[BEGIN DATASET SECTION]

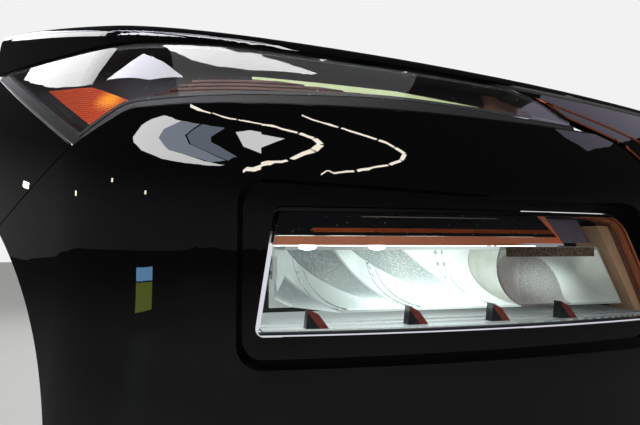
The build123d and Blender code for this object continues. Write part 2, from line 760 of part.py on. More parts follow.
def make_levelling_frame():
    """Frame that carries the reflectors, with ears and pins at both ends."""
    right_top, right_low = CHAMBER_END
    front = -CHAMBER_BACK
    back = front - FRAME_WALL
    ear_low = PIVOT_HEIGHT - EAR_SIZE / 2
    ear_high = PIVOT_HEIGHT + EAR_SIZE / 2
    plate = prism(
        LAMP_PLANE,
        [
            (CHAMBER_START - EAR_WALL, CHAMBER_BOTTOM), (CHAMBER_START - EAR_WALL, FRAME_TOP),
            (right_top - FRAME_CORNER, FRAME_TOP), (right_top, CHAMBER_TOP),
            (RIGHT_EAR + EAR_WALL, ear_high), (RIGHT_EAR + EAR_WALL, ear_low), (right_low, CHAMBER_BOTTOM),
        ],
        0, front, back,
    )
    left_ear = lamp_box(
        (CHAMBER_START - EAR_WALL, CHAMBER_START), (ear_low, ear_high), (back, EAR_SIZE / 2 - PIVOT_BACK)
    )
    right_ear = lamp_box(
        (RIGHT_EAR, RIGHT_EAR + EAR_WALL), (ear_low, ear_high), (back, EAR_SIZE / 2 - PIVOT_BACK)
    )
    left_pin = lamp_pin(LEFT_PIN, CHAMBER_START - EAR_WALL + BITE, PIN_RADIUS)
    right_pin = lamp_pin(RIGHT_EAR + EAR_WALL - BITE, RIGHT_PIN + PIN_LENGTH, PIN_RADIUS)
    write(joined(plate, left_ear, right_ear, left_pin, right_pin), "levelling_frame")


def make_heat_sink(number):
    """Finned cooler behind the frame for one light source."""
    left = chamber_middle(number) - SINK_WIDTH / 2
    front = -CHAMBER_BACK - FRAME_WALL
    fins = [lamp_box((left, left + SINK_WIDTH), SINK_HEIGHTS, (front - SINK_PLATE, front))]
    for fin in range(FIN_COUNT):
        edge = left + fin * (SINK_WIDTH - FIN_WALL) / (FIN_COUNT - 1)
        fins.append(lamp_box((edge, edge + FIN_WALL), SINK_HEIGHTS, (front - SINK_DEPTH, front - BITE)))
    write(joined(*fins), f"heat_sink_{number + 1}")


def make_back_units():
    """Boxes outside the lamps: levelling motor, light driver and the connectors."""
    back = -HOUSING_BACK
    rear = back - MOTOR_DEPTH
    motor = joined(
        lamp_box(MOTOR_RANGE, MOTOR_HEIGHTS, (rear, back)),
        lamp_box(SOCKET_RANGE, SOCKET_HEIGHTS, (rear - SOCKET_DEPTH, rear + BITE)),
    )
    write(motor, "levelling_motor")
    driver_low = LENS_BOTTOM - DRIVER_HEIGHT
    driver = lamp_box(DRIVER_RANGE, (driver_low, LENS_BOTTOM), (DRIVER_BACK, DRIVER_FRONT))
    write(driver, "led_driver")


def make_flange():
    """Rear flange of the carrier, with its four bolt holes."""
    with BuildPart() as flange:
        with BuildSketch(Plane.XZ):
            RectangleRounded(FLANGE_WIDTH, FLANGE_HEIGHT, FLANGE_CORNER)
            with GridLocations(BOLT_SPACING_X, BOLT_SPACING_Z, 2, 2):
                Circle(BOLT_RADIUS, mode=Mode.SUBTRACT)
        extrude(amount=FLANGE_WALL)
    return flange.part


def make_post(place):
    """Round post on the carrier's shelf, under one bonnet stop."""
    with BuildPart() as post:
        with BuildSketch(Plane.XY.offset(SHELF_TOP - BITE)):
            with Locations(place):
                Circle(POST_RADIUS)
        extrude(amount=POST_TOP - SHELF_TOP + BITE)
    return post.part


def make_plate_ribs(plate_rear):
    """Stiffening ribs on the rear face of the carrier's plate."""
    depth = (plate_rear - RIB_DEPTH, plate_rear + BITE)
    (left, low), high, right = PLATE_OUTLINE[0], PLATE_OUTLINE[1][1], PLATE_OUTLINE[4][0]
    heights = (low + RIB_MARGIN, high - RIB_MARGIN)
    length = (left + RIB_MARGIN, right - RIB_MARGIN)
    upright = [lamp_box((a - RIB_WALL / 2, a + RIB_WALL / 2), heights, depth) for a in UPRIGHT_RIBS]
    level = [lamp_box(length, (z - RIB_WALL / 2, z + RIB_WALL / 2), depth) for z in LEVEL_RIBS]
    return [*upright, *level]


def make_carrier():
    """Bolted bracket that holds the lamps and panels off the car's front end."""
    plate_rear = -PLATE_BACK - PLATE_WALL
    plate = prism(LAMP_PLANE, PLATE_OUTLINE, PLATE_CORNER, -PLATE_BACK, plate_rear)
    window = prism(LAMP_PLANE, PLATE_WINDOW, PLATE_CORNER)
    behind_plate = lamp_box((-FAR, FAR), (-FAR, FAR), (-2 * FAR, plate_rear + BITE))
    flange_front = BITE - FLANGE_WALL
    half = ARM_WIDTH / 2
    top = ARM_HEIGHT / 2
    arm_outer = block((-half, -FAR, -top), (half, flange_front, top))
    arm_inner = block((ARM_WALL - half, -FAR, -FAR), (half - ARM_WALL, -FLANGE_WALL, top - ARM_WALL))
    arm = cut_to(without(arm_outer, arm_inner), behind_plate)
    panel_inside = nose(BUMPER_WALL + SEAT_GAP)
    side_outer = block((-FAR, -SIDE_ARM_DEPTH, SIDE_ARM_LOW), (BITE - half, flange_front, SIDE_ARM_HIGH))
    side_inner = block(
        (-FAR, ARM_WALL - SIDE_ARM_DEPTH, -FAR),
        (-FLANGE_WIDTH / 2, flange_front - ARM_WALL, SIDE_ARM_HIGH - ARM_WALL),
    )
    side = cut_to(without(side_outer, side_inner), panel_inside)
    shelf = lamp_box(SHELF_RANGE, (SHELF_TOP - PLATE_WALL, SHELF_TOP), (plate_rear, -SHELF_FRONT))
    low = PLATE_OUTLINE[0][1]
    low_arm = cut_to(
        lamp_box(LOW_ARM_RANGE, (low, low + ARM_WALL), (plate_rear, LOW_ARM_FRONT)), panel_inside
    )
    posts = [make_post(place) for place in STOP_PLACES]
    ribs = make_plate_ribs(plate_rear)
    arms = [arm, side, shelf, low_arm]
    write(joined(make_flange(), without(plate, window), *arms, *posts, *ribs), "corner_carrier")


def make_liner():
    """Inner liner of the wheel arch, seated on the lip of the wing."""
    radius = ARCH_RADIUS + BUMPER_WALL + SEAT_GAP
    lowest = CLADDING_BOTTOM + BUMPER_WALL + SEAT_GAP
    space = block((-FAR, -FAR, lowest), (LINER_INNER, REAR_CUT, FAR))
    ring = without(arch(radius + LINER_WALL), arch(radius))
    return cut_to(ring, space, nose(FLANGE_DEPTH + SEAT_GAP))


def make_cladding():
    """Unpainted lower edge of the bumper, with a lip turned in under it."""
    space = block((-FAR, -FAR, CLADDING_BOTTOM), (INNER_CUT, REAR_CUT, BUMPER_BOTTOM - SEAT_GAP))
    space = without(space, arch(ARCH_RADIUS))
    core = cut_to(nose(BUMPER_WALL), block((-FAR, -FAR, CLADDING_BOTTOM + BUMPER_WALL), (FAR, FAR, FAR)))
    return without(cut_to(nose(0), space), core, nose(CLADDING_LIP))


def main():
    """Build and write every piece."""
    write(make_wing(), "wing_front")
    write(make_bumper(), "bumper_corner")
    write(make_header(), "grille_header")
    write(make_grille_trim(), "grille_trim")
    write(make_bonnet(), "bonnet_corner")
    write(make_bonnet_frame(), "bonnet_frame")
    for number, place in enumerate(STOP_PLACES):
        write(make_bump_stop(place), f"bump_stop_{number + 1}")
    make_upper_lamp()
    make_main_shell()
    make_main_bezels()
    for number in range(len(BLADES)):
        make_reflector(number)
        make_led_unit(number)
        make_heat_sink(number)
    make_levelling_frame()
    make_back_units()
    make_carrier()
    write(make_liner(), "arch_liner")
    write(make_cladding(), "lower_cladding")


main()
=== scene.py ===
"""Looks of a vehicle's right front corner with split headlamps."""

import logging
import math
from collections.abc import Callable, Iterator
from contextlib import contextmanager
from dataclasses import dataclass
from enum import Enum

import bpy
from mathutils import Matrix, Vector


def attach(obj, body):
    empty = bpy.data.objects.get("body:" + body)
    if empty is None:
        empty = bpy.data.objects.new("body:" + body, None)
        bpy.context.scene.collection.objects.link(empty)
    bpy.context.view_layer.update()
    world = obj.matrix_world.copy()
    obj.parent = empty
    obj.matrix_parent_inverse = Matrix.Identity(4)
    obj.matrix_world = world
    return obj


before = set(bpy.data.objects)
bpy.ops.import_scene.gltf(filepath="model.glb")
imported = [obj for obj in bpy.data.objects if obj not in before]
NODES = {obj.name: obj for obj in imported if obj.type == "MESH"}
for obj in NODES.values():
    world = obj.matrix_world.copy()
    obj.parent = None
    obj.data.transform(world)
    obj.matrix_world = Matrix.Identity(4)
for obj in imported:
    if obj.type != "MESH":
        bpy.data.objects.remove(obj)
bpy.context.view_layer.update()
LOG = logging.getLogger("front_corner")

MM = 0.001
UP = Vector((0.0, 0.0, 1.0))

Socket = bpy.types.NodeSocket
Pair = tuple[float, float]
Cut = tuple[Vector, Vector]
FaceTest = Callable[[bpy.types.MeshPolygon], bool]


class Body(Enum):
    """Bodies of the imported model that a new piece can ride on."""

    CORNER = "corner"
    LEVELLING = "levelling_unit"


def linear(code: str) -> tuple[float, float, float, float]:
    """Turn an sRGB hex colour into linear values.

    Args:
        code: six hex digits after a hash.

    Returns:
        Red, green, blue and an alpha of one.
    """
    values = [int(code[place:place + 2], 16) / 255 for place in (1, 3, 5)]
    red, green, blue = (v / 12.92 if v <= 0.04045 else ((v + 0.055) / 1.055) ** 2.4 for v in values)
    return (red, green, blue, 1.0)


class Graph:
    """The nodes of a material or of the world."""

    def __init__(self, tree: bpy.types.NodeTree) -> None:
        self.tree = tree
        tree.nodes.clear()

    def feed(self, entry: Socket, value: object) -> None:
        """Link another node's output to an input, or set the input's own value."""
        if isinstance(value, Socket):
            self.tree.links.new(value, entry)
        else:
            entry.default_value = value

    def add(self, kind: str, inputs: dict | None = None, **settings: str) -> bpy.types.Node:
        """Add one node with its settings and links.

        Args:
            kind: the node's type name after ShaderNode.
            inputs: a value or another node's output for each input, by its name or number.
            settings: the node's own settings.

        Returns:
            The new node.
        """
        node = self.tree.nodes.new("ShaderNode" + kind)
        for name, value in settings.items():
            setattr(node, name, value)
        for name, value in (inputs or {}).items():
            self.feed(node.inputs[name], value)
        return node

    def times(self, mask: Socket, *others: Socket) -> Socket:
        """Multiply masks."""
        for other in others:
            mask = self.add("Math", {0: mask, 1: other}, operation="MULTIPLY").outputs[0]
        return mask

    def most(self, mask: Socket, *others: Socket) -> Socket:
        """Take the strongest of some masks."""
        for other in others:
            mask = self.add("Math", {0: mask, 1: other}, operation="MAXIMUM").outputs[0]
        return mask

    def band(self, value: Socket, low: float | None, high: float | None, blur: float) -> Socket:
        """Make a mask that is one between two values and fades to none outside them.

        Args:
            value: what is compared.
            low: where the band starts, or None where it has no start.
            high: where it ends, or None where it has no end.
            blur: how far each edge fades.

        Returns:
            The mask.
        """
        edges = []
        for edge, start, end in ((low, 0.0, 1.0), (high, 1.0, 0.0)):
            if edge is None:
                continue
            fade = self.add("MapRange", {
                "Value": value, "From Min": edge - blur / 2, "From Max": edge + blur / 2, "To Min": start,
                "To Max": end,
            }, interpolation_type="SMOOTHSTEP")
            edges.append(fade.outputs[0])
        return self.times(*edges)

    def ellipse(self, vector: Socket, centre: Pair, radii: Pair) -> Socket:
        """Measure how far a point of a face lies from a centre, in shares of an ellipse's radii.

        Args:
            vector: the place in a face's own directions, in millimetres.
            centre: the ellipse's centre, along the face and up.
            radii: its radii, along the face and up.

        Returns:
            The share, which is one on the ellipse.
        """
        (along, up), (wide, high) = centre, radii
        scaled = self.add("Mapping", {
            "Location": (-along / wide, 0.0, -up / high), "Scale": (1 / wide, 0.0, 1 / high),
            "Vector": vector,
        })
        return self.add("VectorMath", {0: scaled.outputs[0]}, operation="LENGTH").outputs["Value"]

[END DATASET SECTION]

Extract and reproduce exactly the lines opening with the line containing "bpy.data.objects.remove(obj)" and closing with the line containing "settings: the node's", inclusive.

→ REPLY
        bpy.data.objects.remove(obj)
bpy.context.view_layer.update()
LOG = logging.getLogger("front_corner")

MM = 0.001
UP = Vector((0.0, 0.0, 1.0))

Socket = bpy.types.NodeSocket
Pair = tuple[float, float]
Cut = tuple[Vector, Vector]
FaceTest = Callable[[bpy.types.MeshPolygon], bool]


class Body(Enum):
    """Bodies of the imported model that a new piece can ride on."""

    CORNER = "corner"
    LEVELLING = "levelling_unit"


def linear(code: str) -> tuple[float, float, float, float]:
    """Turn an sRGB hex colour into linear values.

    Args:
        code: six hex digits after a hash.

    Returns:
        Red, green, blue and an alpha of one.
    """
    values = [int(code[place:place + 2], 16) / 255 for place in (1, 3, 5)]
    red, green, blue = (v / 12.92 if v <= 0.04045 else ((v + 0.055) / 1.055) ** 2.4 for v in values)
    return (red, green, blue, 1.0)


class Graph:
    """The nodes of a material or of the world."""

    def __init__(self, tree: bpy.types.NodeTree) -> None:
        self.tree = tree
        tree.nodes.clear()

    def feed(self, entry: Socket, value: object) -> None:
        """Link another node's output to an input, or set the input's own value."""
        if isinstance(value, Socket):
            self.tree.links.new(value, entry)
        else:
            entry.default_value = value

    def add(self, kind: str, inputs: dict | None = None, **settings: str) -> bpy.types.Node:
        """Add one node with its settings and links.

        Args:
            kind: the node's type name after ShaderNode.
            inputs: a value or another node's output for each input, by its name or number.
            settings: the node's own settings.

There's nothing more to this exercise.